Starters are a mix of the sublime and the tried-and-true. Duck three ways shows off the kitchen's virtuosity with a combination of perfectly cooked foie gras, sliced seared duck breast and a little crepe filled with succulent duck confit, plated with a huckleberry maple syrup. Somewhat less successful was a lamb-filled ravioli with ramp pesto. The spiced, shredded lamb filling was immaculate and the ramp pesto added a fresh, springy touch, but the pasta wrappers were clearly too thick and gummy. (Later, however, when talking with Wilcox, he told me that a diner had made them aware of the pasta problem and they had already fixed it.)
Perhaps the ultimate Bubba dish is the Marquee's signature shrimp and grits. True to Dallas and the South, and yet entirely sophisticated and flavorful, the grits are spiked with chipotle chiles and Jack cheese and topped with grilled jumbo shrimp. On Top Chef All-Stars, Wilcox was sent home for what the judges thought was an insufficiently creamy risotto, so it's with a bit of pugnaciousness that risotto is prominently featured on the menu. The spring risotto with fresh peas, ramps and mushrooms is still al dente, so you can taste each grain of carnaroli rice, but finished with cream and butter and spiced with black pepper for a memorable and fresh lunch dish. The pulled pork sandwich was sweet and tangy, but came with dull provolone cheese. It called for something like pickled vegetables or a slaw as a contrast.
The steak-frites plate includes a lusciously rare flat-iron steak served with a Shiner Bock reduction and tangy salsa, accompanied by spiced french fries. It's almost a legal requirement for a major Dallas restaurant to feature steaks, and all of the beef here, from the rib-eye with foie gras butter to the flat-iron cut, are sourced from Beeman Ranch near San Antonio. For the homey braised chicken thighs served with an upscale version of dirty rice, Wilcox mined his mother's old recipe, polishing it up with a caramelized exterior and napping the plate with delectable sherry-butter. Kudos to him for featuring the lowly chicken thigh as one of his signature dishes.

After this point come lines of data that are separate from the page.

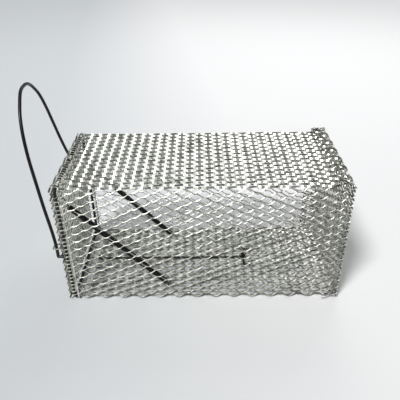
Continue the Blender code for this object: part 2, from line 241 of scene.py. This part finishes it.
def strand(length, row_height, shift):
    """One slit and stretched strand along X, weaving once up and down in each diamond."""
    size = sizes()
    pitch = size.diamond_length
    reach = size.strand_width / 2
    swing = row_height / 2 - reach * math.cos(size.strand_tilt)
    dip = reach * math.sin(size.strand_tilt)
    bond = size.bond_length / 2
    rise = pitch / 2 - 2 * bond
    start = -pitch / 4 + shift - pitch
    deselect_all()
    bpy.ops.mesh.primitive_cube_add(
        size=1, location=(start, -swing, dip), rotation=(size.strand_tilt, 0, 0),
        scale=(bond / 4, size.strand_width, size.sheet_gauge))
    obj = bpy.context.object
    bpy.ops.object.transform_apply(location=True, rotation=True, scale=True)
    end_step = bond - bond / 8
    steps = [(end_step, 0)]
    for up, level in ((1, 2 * bond), (-1, end_step)):
        steps += [(rise * along, height * up) for along, height in CLIMB] + [(level, 0)]
    select_end_face(obj)
    for along, share in steps:
        move = (along, share * swing, -share * dip)
        bpy.ops.mesh.extrude_region_move(TRANSFORM_OT_translate={"value": move})
    bpy.ops.object.mode_set(mode="OBJECT")
    drop_end_faces(obj)
    apply_array(obj, math.ceil(length / pitch) + 3, (pitch, 0, 0), True)
    cut_off(0, False)
    cut_off(length, True)
    return obj


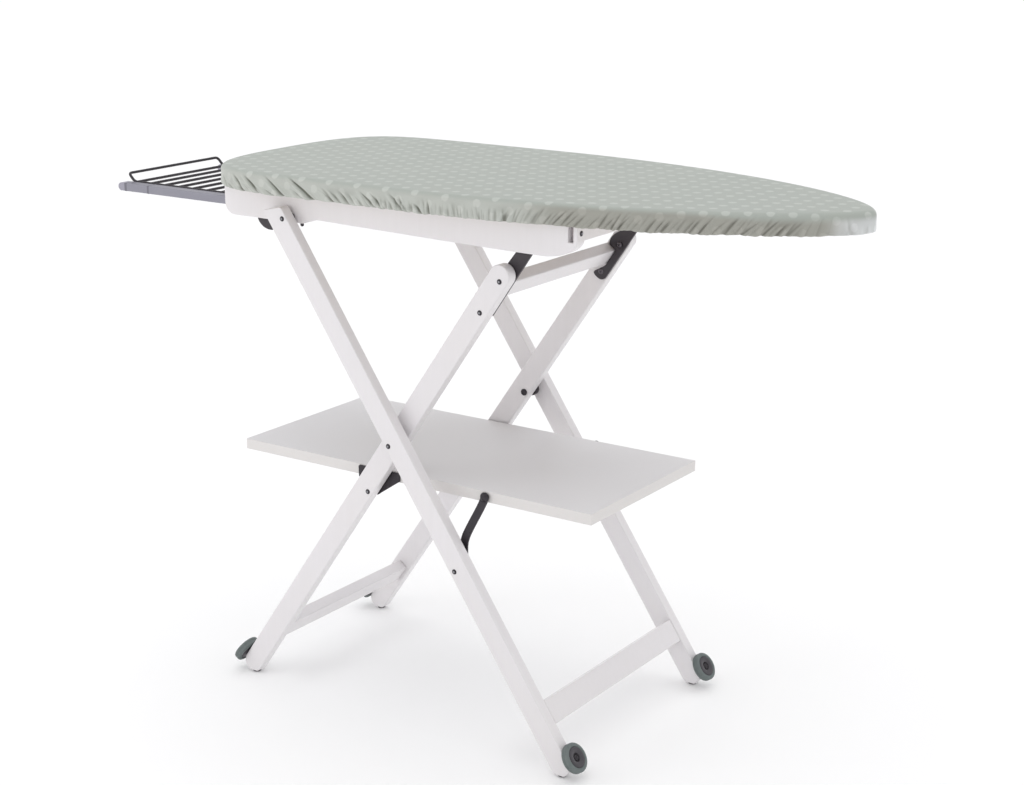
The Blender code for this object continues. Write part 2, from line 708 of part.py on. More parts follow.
def build_outer_frame(bores):
    bar = stretcher("outer_stretcher", OUTER, 0.079, LEG_WIDTH / 2 - 0.0095, 0.040, 0.018,
                    OUTER_FACE_Y - LEG_THICKNESS - FIT, MATERIALS["white"])
    parts = [bar]
    inside = OUTER_FACE_Y - LEG_THICKNESS
    for label, side in SIDES:
        leg = leg_bar("outer_leg_" + label, OUTER, OUTER_FACE_Y, side, MATERIALS["white"])
        cut(leg, bores["board_pivot"], bores["crossing"], bores["link_pivot"])
        parts += [leg, glide("glide_outer_" + label, OUTER, OUTER_FACE_Y, side, MATERIALS["black"])]
        parts.append(bolt("board_pivot_bolt_" + label, BOARD_PIVOT, OUTER_FACE_Y, 0.1669, side,
                          MATERIALS["black_steel"]))
        parts.append(washer("board_pivot_washer_" + label, BOARD_PIVOT,
                            (RAIL_Y[1] + FIT, inside - FIT), 0.006, side, MATERIALS["black"]))
        parts.append(bolt("crossing_bolt_" + label, CROSSING, OUTER_FACE_Y,
                          INNER_FACE_Y - LEG_THICKNESS, side, MATERIALS["black_steel"]))
        parts.append(washer("crossing_washer_" + label, CROSSING,
                            (INNER_FACE_Y + FIT, inside - FIT), 0.011, side, MATERIALS["black"]))
        parts.append(bolt("link_bolt_" + label, LINK_PIVOT, OUTER_FACE_Y, 0.1882, side,
                          MATERIALS["black_steel"], nut=0.005))
    return parts


def build_inner_frame(bores):
    half = INNER_FACE_Y - LEG_THICKNESS - FIT
    bolt_u = (Vector(LATCH_BOLT) - INNER.foot).dot(INNER.up)
    parts = [stretcher("inner_stretcher", INNER, 0.087, 0.002, 0.036, 0.020, half, MATERIALS["white"]),
             stretcher("inner_top_rail", INNER, bolt_u - 0.030, -0.007, 0.030, 0.021, half,
                       MATERIALS["white"])]
    for label, side in SIDES:
        leg = leg_bar("inner_leg_" + label, INNER, INNER_FACE_Y, side, MATERIALS["white"])
        cut(leg, bores["crossing"], bores["shelf_pivot"], bores["latch"])
        bracket = upright_plate("latch_bracket_" + label, latch_outline(),
                                (side * LATCH_Y[1], side * LATCH_Y[0]), MATERIALS["black"])
        cut(bracket, bores["latch"])
        parts += [leg, bracket, glide("glide_inner_" + label, INNER, INNER_FACE_Y, side,
                                      MATERIALS["black"])]
        parts.append(bolt("latch_bolt_" + label, LATCH_BOLT, INNER_FACE_Y, LATCH_Y[0], side,
                          MATERIALS["black_steel"], nut=0.0055))
        parts.append(bolt("shelf_pivot_bolt_" + label, SHELF_PIVOT, INNER_FACE_Y,
                          SHELF_HALF_WIDTH + FIT, side, MATERIALS["black_steel"]))
    return parts


def build_shelf(bores):
    shelf = box("shelf_panel", (sum(SHELF_X) / 2, 0.0, sum(SHELF_Z) / 2),
                (SHELF_X[1] - SHELF_X[0], 2 * SHELF_HALF_WIDTH, SHELF_Z[1] - SHELF_Z[0]),
                MATERIALS["laminate"])
    parts = [soften(shelf, 0.0008)]
    for label, side in SIDES:
        plate_y = (side * (SHELF_HALF_WIDTH + 0.0005), side * (SHELF_HALF_WIDTH + 0.0030))
        bracket = upright_plate("shelf_bracket_" + label, shelf_bracket_outline(), plate_y,
                                MATERIALS["black_steel"])
        cut(bracket, bores["shelf_pivot"])
        parts.append(bracket)
    return parts


def build_wheels():
    """Four wheels on the legs' outer narrow edges; returns the axles for each frame."""
    axles = {"outer": [], "inner": []}
    for frame, leg, edge, face in (("outer", OUTER, 1, OUTER_FACE_Y), ("inner", INNER, -1, INNER_FACE_Y)):
        for label, side in SIDES:
            name = frame + "_" + label
            moving, axle, hole = wheel(name, leg, edge, face, side, MATERIALS["tyre"],
                                       MATERIALS["black"], MATERIALS["black_steel"])
            cut(bpy.data.objects[frame + "_leg_" + label], hole)
            origin = wheel_frame(leg, edge, face, side)[0]
            hang(moving, joint_empty("wheel_joint_" + name, (origin.x, origin.z), origin.y))
            axles[frame].append(axle)
    return axles


def build_all():
    bores = {"board_pivot": cross_bore("board_pivot_bore", BOARD_PIVOT),
             "crossing": cross_bore("crossing_bore", CROSSING),
             "link_pivot": cross_bore("link_pivot_bore", LINK_PIVOT),
             "shelf_pivot": cross_bore("shelf_pivot_bore", SHELF_PIVOT),
             "latch": cross_bore("latch_bore", LATCH_BOLT)}
    outer = build_outer_frame(bores)
    inner = build_inner_frame(bores)
    axles = build_wheels()
    hang(outer + axles["outer"], joint_empty("outer_frame", OUTER_FOOT))
    hang(inner + axles["inner"], joint_empty("inner_frame_joint", CROSSING))
    hang(build_board(bores), joint_empty("board_joint", BOARD_PIVOT))
    hang(build_rest(), joint_empty("rest_joint", (TUBE_X[0], TUBE_Z)))
    hang(build_shelf(bores), joint_empty("shelf_joint", SHELF_PIVOT))
    for label, side in SIDES:
        link = shelf_link(label, side, bores["link_pivot"], MATERIALS["black_steel"])
        hang([link], joint_empty("link_joint_" + label, LINK_PIVOT))
    place_whole()


for existing in list(bpy.data.objects):
    bpy.data.objects.remove(existing, do_unlink=True)
PARTS = new_collection("ironing_board")
CUTTERS = new_collection("cutters")
MATERIALS = {
    "white": make_material("white_lacquer", WHITE, 0.35),
    "laminate": make_material("white_laminate", LAMINATE, 0.40),
    "black": make_material("black_plastic", BLACK, 0.45),
    "black_steel": make_material("black_steel", BLACK, 0.35, 0.6),
    "grey": make_material("grey_plastic", STEEL_GREY, 0.50),
    "steel": make_material("grey_steel", STEEL_GREY, 0.40, 0.8),
    "tyre": make_material("tyre_rubber", TYRE_GREY, 0.60),
    "sage": make_material("sage_cotton", SAGE, 0.90),
    "felt": make_material("felt", FELT, 0.95),
    "birch": make_material("birch_plywood", BIRCH, 0.60),
}
build_all()
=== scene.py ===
"""Photoreal looks for a folding wooden ironing board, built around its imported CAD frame.

Metres, +Z up, nose at +X, symmetric about Y = 0, standing on the floor at Z = 0.
"u" runs up along a leg and "v" across it, towards the nose.
"""
import math

import bmesh
import bpy
import numpy as np
from mathutils import Matrix, Vector


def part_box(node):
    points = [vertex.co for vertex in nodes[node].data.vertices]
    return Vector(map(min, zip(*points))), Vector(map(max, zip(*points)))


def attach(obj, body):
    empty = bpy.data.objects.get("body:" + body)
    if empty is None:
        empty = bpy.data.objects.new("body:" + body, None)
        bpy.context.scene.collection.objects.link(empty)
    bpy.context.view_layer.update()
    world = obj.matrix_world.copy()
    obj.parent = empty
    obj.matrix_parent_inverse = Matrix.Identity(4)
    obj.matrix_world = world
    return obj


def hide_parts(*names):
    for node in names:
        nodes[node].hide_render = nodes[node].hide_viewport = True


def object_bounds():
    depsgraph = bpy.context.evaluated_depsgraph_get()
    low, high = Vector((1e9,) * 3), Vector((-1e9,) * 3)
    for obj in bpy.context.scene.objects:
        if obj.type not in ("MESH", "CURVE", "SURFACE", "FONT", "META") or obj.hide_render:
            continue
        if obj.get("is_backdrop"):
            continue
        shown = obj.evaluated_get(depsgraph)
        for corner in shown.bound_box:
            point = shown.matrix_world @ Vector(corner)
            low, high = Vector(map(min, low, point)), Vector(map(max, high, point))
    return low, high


LABELS = ("front", "back")
SIDES = tuple(zip(LABELS, (-1, 1)))
PLACE = Vector((-0.0085, 0.0, 0.0))       # from this script's measures to the frame's place

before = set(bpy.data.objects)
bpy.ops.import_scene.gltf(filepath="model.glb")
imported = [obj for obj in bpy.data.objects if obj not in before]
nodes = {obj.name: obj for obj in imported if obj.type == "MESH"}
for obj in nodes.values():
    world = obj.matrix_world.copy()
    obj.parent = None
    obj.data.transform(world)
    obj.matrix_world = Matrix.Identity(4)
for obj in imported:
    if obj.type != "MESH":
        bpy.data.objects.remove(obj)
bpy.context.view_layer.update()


# -------------------------------- materials
def srgb(r, g, b):
    """A linear colour from 0-255 display values."""
    def channel(c):
        c /= 255
        return c / 12.92 if c <= 0.04045 else ((c + 0.055) / 1.055) ** 2.4
    return (channel(r), channel(g), channel(b), 1.0)


class Shader:
    """A Principled material with a few helpers for its procedural detail."""

    def __init__(self, name, colour, roughness, metallic=0.0, **extra):
        self.material = bpy.data.materials.new(name)
        self.material.use_nodes = True
        self.tree = self.material.node_tree
        self.shader = self.tree.nodes["Principled BSDF"]
        self.set("Base Color", colour)
        self.set("Roughness", roughness)
        self.set("Metallic", metallic)
        for key, value in extra.items():
            self.set(key.replace("_", " "), value)

    def set(self, socket, value):
        self.shader.inputs[socket].default_value = value

    def node(self, kind, **settings):
        node = self.tree.nodes.new("ShaderNode" + kind)
        for key, value in settings.items():
            setattr(node, key, value)
        return node

    def link(self, output, socket):
        self.tree.links.new(output, socket)

    def coords(self, scale=(1, 1, 1), rotation=(0, 0, 0)):
        source = self.node("TexCoord").outputs["Object"]
        mapping = self.node("Mapping")
        mapping.inputs["Scale"].default_value = scale
        mapping.inputs["Rotation"].default_value = rotation
        self.link(source, mapping.inputs["Vector"])
        return mapping.outputs["Vector"]

    def noise(self, coords, scale, detail=3.0, roughness=0.5):
        noise = self.node("TexNoise")
        noise.inputs["Scale"].default_value = scale
        noise.inputs["Detail"].default_value = detail
        noise.inputs["Roughness"].default_value = roughness
        self.link(coords, noise.inputs["Vector"])
        return noise.outputs["Fac"]

    def ranged(self, value, low, high, start=0.3, end=0.7):
        """The value's stretch from start to end, mapped to low to high."""
        ranged = self.node("MapRange")
        for key, number in (("From Min", start), ("From Max", end), ("To Min", low), ("To Max", high)):
            ranged.inputs[key].default_value = number
        self.link(value, ranged.inputs["Value"])
        return ranged.outputs["Result"]

    def mix(self, factor, first, second):
        """A blend of two colours, each given as a value or as an output."""
        mix = self.node("Mix", data_type="RGBA")
        self.link(factor, mix.inputs[0])
        for socket, value in ((mix.inputs[6], first), (mix.inputs[7], second)):
            if isinstance(value, tuple):
                socket.default_value = value
            else:
                self.link(value, socket)
        return mix.outputs[2]

    def math(self, operation, first, second):
        node = self.node("Math", operation=operation)
        self.link(first, node.inputs[0])
        self.link(second, node.inputs[1])
        return node.outputs[0]

    def colour(self, output):
        self.link(output, self.shader.inputs["Base Color"])

    def roughness(self, output):
        self.link(output, self.shader.inputs["Roughness"])

    def bump(self, *layers):
        """Bump from (height output, distance in metres, strength) layers."""
        normal = None
        for height, distance, strength in layers:
            bump = self.node("Bump")
            bump.inputs["Distance"].default_value = distance
            bump.inputs["Strength"].default_value = strength
            self.link(height, bump.inputs["Height"])
            if normal:
                self.link(normal, bump.inputs["Normal"])
            normal = bump.outputs["Normal"]
        self.link(normal, self.shader.inputs["Normal"])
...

The grilled Bay of Fundy salmon with truffled potatoes sounded great—the world's most sustainable salmon, potatoes spiked with white truffle butter and shavings of black truffle imported from Italy. Unfortunately, the salmon was bland, and I couldn't detect the slightest taste of truffle in the gluey potatoes. Even a dish aimed at "the middle of the fairway" needs a more sure-handed presentation. Also less than impressive were the first-course salads, such as a limp Asian field greens salad, overwhelmed by a "lemongrass" dressing in which I couldn't taste the lemongrass.
Desserts play it a bit safe, such as the requisite molten chocolate cake with house-made dulce de leche ice cream, but just because a dish has become a cliché, doesn't mean it isn't outstanding. (It is). I usually edge away from banana desserts, but I'll make an exception for the Marquee's banana trifle, a petite stack of ladyfingers, mascarpone cream and chocolate siding with a little disc of caramelized banana on top.
The whole place is abuzz with energy day and late into the night. Men in suits stand at attention seemingly everywhere, ready to help with a drink order. Servers are friendly, knowledgeable and well trained. Drop a napkin and several people might race for the chance to pick it up. On one visit, a slightly botched salad order was comped for us: not necessary, but certainly endearing.
Whether you're blond or blue-haired, when the golden Highland Park sun is streaming through the front windows and Wilcox stops by your table to schmooze, you truly feel like you are in the epicenter of high-end Dallas. It doesn't matter much if you consider yourself a Bubba, a foodie or both, you've found a place to stop, eat and be seen by lots of people in elegant surroundings—almost like being in a movie. It's Tre Wilcox's starring role; for the price of a meal, you get a glamorous walk-on part.